Global emission reductions require technological innovation and a faster flow of financing to green technology R&D to help disrupt polluting technologies. Large corporations not only have a responsibility but also an ability to accelerate this flow of financing towards green technologies so that they can reduce future emissions in their direct operations and supply chain.
But accelerating financing to low emissions technologies is not in every corporation’s interests, particularly where this might accelerate the demise of a core business, and risk exacerbating write-downs on existing emissions-intensive assets and investments. We often talk about trees locking up carbon, but what if investment in these trees is locking away precious disruptive capital, and in doing so, retarding the technology transition?
In recent years, global energy majors have been investing heavily in nature-based offset projects. While these projects bring environmental benefits, this shouldn’t distract us from the opportunity costs of these investments. Every dollar invested in a tree planting project is a dollar diverted away from nascent technologies that could precipitate a more rapid energy transition away from fossil fuels. And while all the financing in the world won’t get us to zero emission tomorrow, how many times have we heard CRCs and tech companies decry that if only they could secure more investment capital they could commercialise their technologies faster?
Of course, not all offsets are ‘nature-based’ and there’s a huge market for offsets from projects that avoid emissions by adopting new technologies that accelerate the technology transition. But there’s a sickness plaguing international offset markets meaning that millions of outdated credits from older technology projects are still freely available to corporate bidders. These unloved credits don’t reduce emissions from our current atmosphere but are being used by corporations to christen themselves and their products ‘carbon neutral’.

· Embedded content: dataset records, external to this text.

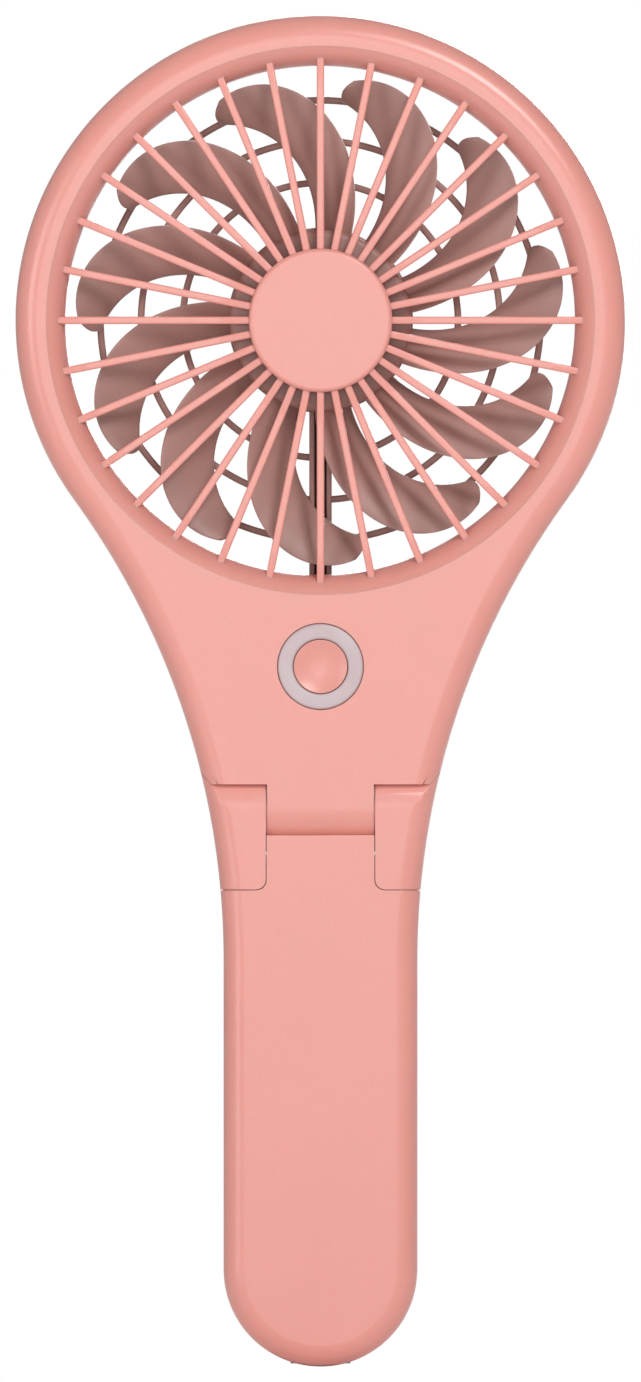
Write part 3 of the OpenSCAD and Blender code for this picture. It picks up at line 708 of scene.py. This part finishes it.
# ---- Geometry Nodes: copies of one shape, evenly round the fan axis ----
def aroundTree():
    tree = bpy.data.node_groups.new("aroundTheAxis", "GeometryNodeTree")
    sockets(tree, Shape="Geometry", Count="Int", Height="Float", Start="Float", Finish="Material")
    add, link = tree.nodes.new, tree.links.new
    given, result = add("NodeGroupInput"), add("NodeGroupOutput")
    line, index = add("GeometryNodeMeshLine"), add("GeometryNodeInputIndex")
    turn, lift = add("ShaderNodeCombineXYZ"), add("ShaderNodeCombineXYZ")
    line.inputs["Offset"].default_value = (0, 0, 0)
    copies, whole = add("GeometryNodeInstanceOnPoints"), add("GeometryNodeRealizeInstances")
    moved, coat = add("GeometryNodeTransform"), add("GeometryNodeSetMaterial")
    link(given.outputs["Count"], line.inputs["Count"])
    pitch = 2 * math.pi / Wire(tree, given.outputs["Count"])
    angle = Wire(tree, index.outputs[0]) * pitch + Wire(tree, given.outputs["Start"])
    link(angle.socket, turn.inputs["Y"])
    link(line.outputs[0], copies.inputs["Points"])
    link(given.outputs["Shape"], copies.inputs["Instance"])
    link(turn.outputs[0], copies.inputs["Rotation"])
    link(given.outputs["Height"], lift.inputs["Z"])
    link(copies.outputs[0], moved.inputs["Geometry"])
    link(lift.outputs[0], moved.inputs["Translation"])
    link(moved.outputs[0], whole.inputs[0])
    link(whole.outputs[0], coat.inputs["Geometry"])
    link(given.outputs["Finish"], coat.inputs["Material"])
    link(coat.outputs[0], result.inputs[0])
    return tree


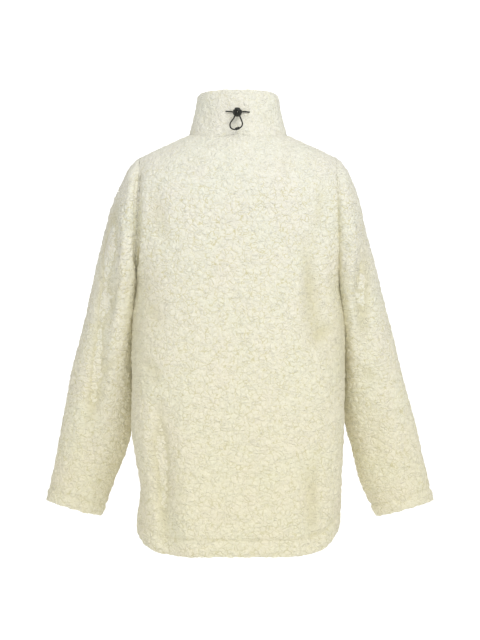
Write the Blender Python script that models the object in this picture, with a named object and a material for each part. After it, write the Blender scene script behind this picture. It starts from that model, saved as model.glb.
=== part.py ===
"""Fleece zip-up jacket, hollow as if worn, at its real size in metres.

+Z is up and the wearer faces -Y, so the back panel is at +Y and the wearer's left is at +X.
The origin lies inside the neck, level with the collar seam at the shoulders.
Every cloth piece is a wall with an outer and an inner face. The pieces meet along shared
seam lines, each drawn back by half of SEAM_GAP.
"""

import math
from collections import namedtuple

import bmesh
import bpy
import numpy as np
from mathutils import Matrix, Vector

LEFT, RIGHT = 1, -1
BACK, FRONT = 1, -1

# Cloth
BODY_WALL = 0.005
COLLAR_WALL = 0.007
SEAM_GAP = 0.0004
EDGE_ROUND = 0.0018

# Grid of the cloth: rows run round the body and columns run up it
ARMHOLE_ROWS = 11
LOWER_ROWS = 19
HALF_COLUMNS = 10
NECK_COLUMNS = 6
COLLAR_ROWS = 4
SLEEVE_RINGS = 26
FINE = 90

# Body
PIT_Z = -0.270
HEM_BACK_Z = -0.738
HEM_FRONT_Z = -0.730
HEM_SIDE_LEFT_Z = -0.705
HEM_SIDE_RIGHT_Z = -0.695
HEM_CORNER_POWER = 8.0
FRONT_EDGE_X = 0.0070

# Shoulder and neck
SHOULDER_X = 0.1745
SHOULDER_SLOPE = 0.4535
SHOULDER_ZERO_X = 0.098
NECK_HALF_WIDTH = 0.0885
NECK_BACK_Y = 0.082
NECK_FRONT_Y = 0.088
ROUND_START_BACK_Z = -0.150
ROUND_START_FRONT_Z = -0.240
ROUND_POWER_BACK = 2.4
ROUND_POWER_FRONT = 1.9

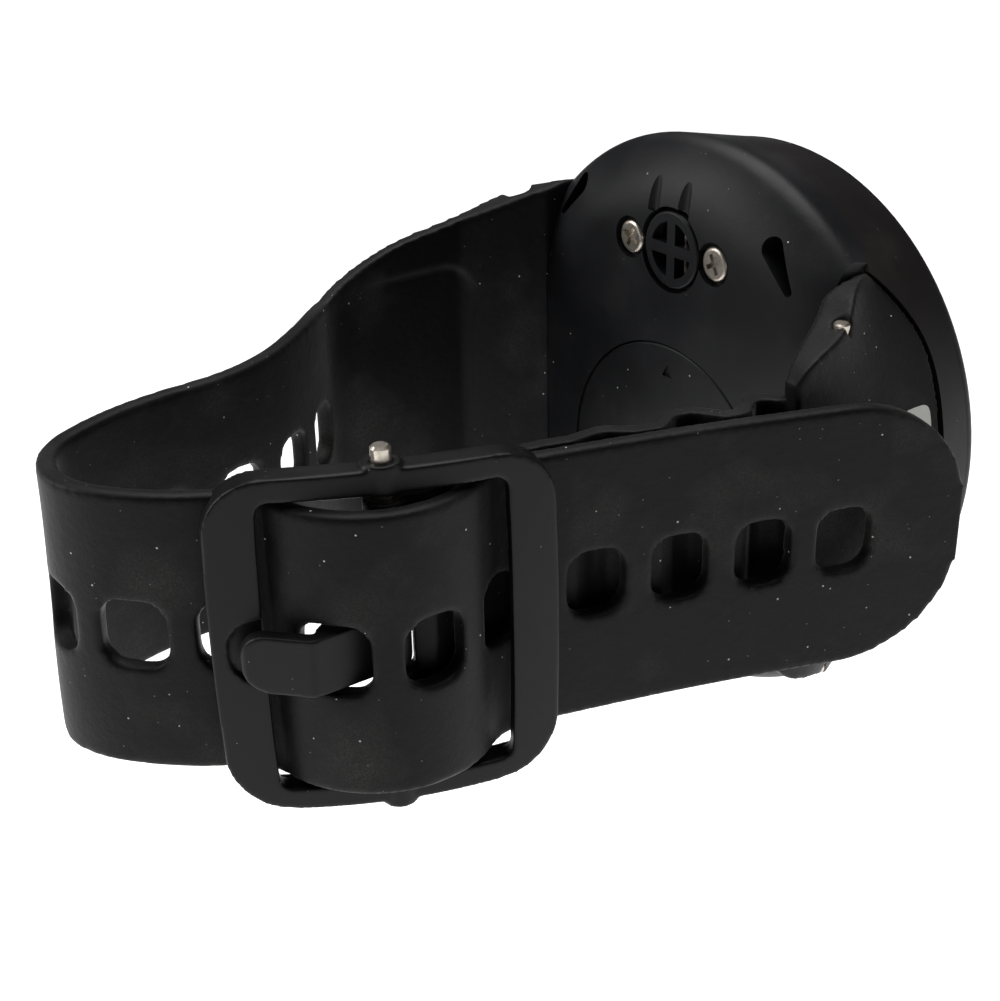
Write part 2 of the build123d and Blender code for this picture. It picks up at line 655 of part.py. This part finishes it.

Similarly, in Australia, we’re witnessing a wave of corporations being certified carbon neutral under the federal government’s Climate Active program. Yet amongst several excellent certifications, we’re seeing a worrying number of low impact certifications because of three design glitches within the Climate Active Carbon Neutral Standard.
Firstly, the current Standard allows for the usage of mouldy international offset units as we’ve noted above with next to zero positive impact on our current climate or economy. Secondly, the Standard fails to provide sufficient guidance on what makes a good quality offset, and how to avoid dubious offsets. Thirdly, it allows corporations to reach for offsets without first having made any direct emission reductions. Although the Standard encourages direct emission reductions, it certainly doesn’t mandate them.
This approach should have TSVCM members shaking their heads, but what about the federal government?
What needs to change
The misalignment between the government’s own Carbon Neutral Standard and its Technology Investment Roadmap is stark. The Roadmap is described by government as “a strategy to accelerate development and commercialisation of low emissions technologies”. So, wouldn’t it be great if the Climate Active Standard were updated to support the Roadmap’s objective by putting old and dubious offsets out of reach and placing greater emphasis on direct emission reductions?
At an international level, the TSVCM talks about setting up ‘Core Carbon Principles’ and governance mechanisms to ensure that carbon offsets are of high integrity. The ideas are excellent but will count for little if we don’t also create a governance framework to slap the hands of corporations reaching for the offsets lolly jar before first demonstrating leadership in direct decarbonisation through technology financing and supply chain engagement.
Carbon offsetting is part of the solution and if used properly will help us reduce global emissions. But if we really want to meet the Paris Agreement goals it’s high time we remove the stale lollies and place the jar on a higher shelf.